Don Walsh, who made the first and the only manned mission to the Mariana Trench with Swiss oceanographer Jacques Piccard in 1960, has joined the team at sea for the dive.
The former US Navy captain has been bombarded with questions by the crew about his vessel, the bathyscaphe Trieste.
He's happy that 50 years after his dive, someone could finally be about to go back.
He says: "This sub looks a little bit different from the way ours did, but I can see our fingerprints all over, 50 years later here.
"Our legacy of manned exploration was all of the technologies and innovations that we begat."

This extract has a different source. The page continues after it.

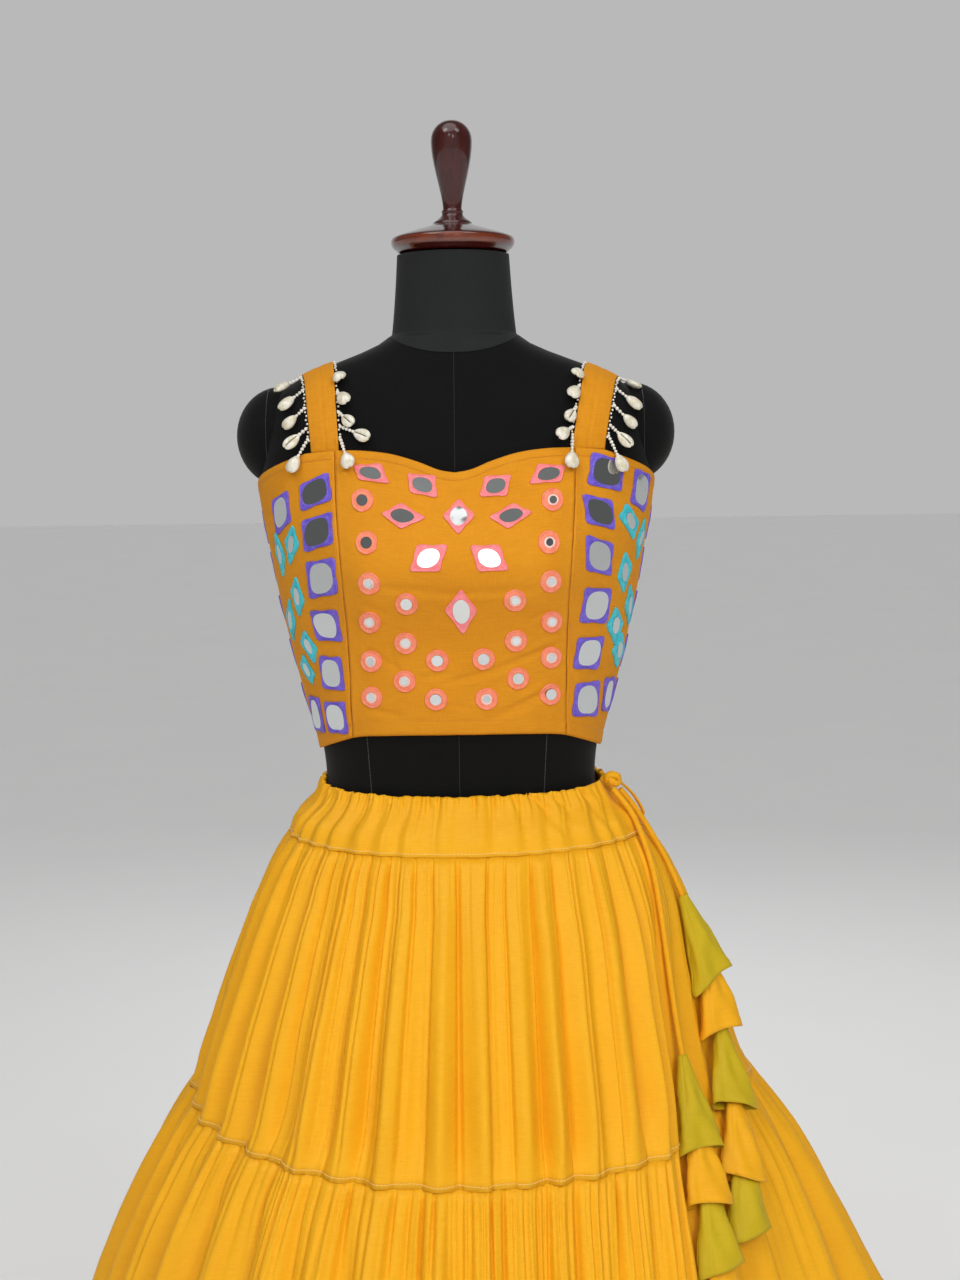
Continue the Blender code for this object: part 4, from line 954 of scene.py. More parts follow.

As the team set off from Guam, friends, family and colleagues wave and cheer until their ship fades into the distance.
If they can get a few days of good weather on their side, the team hopes to first make an unmanned 11km dive with the sub, to check it works properly at this deepest of ocean depths - and then it will be time for James Cameron to enter the craft and take the reins.
He tells the BBC: "I think the apprehension is before you are in the sub. Once I'm in the sub, I'm in the office, open for business.
"Who knows what we might find - every dive will be a revelation. That I can say for sure."
The dive will be a colossal test for this sub.
But given the risks involved, it will also be a huge gamble for Mr Cameron himself.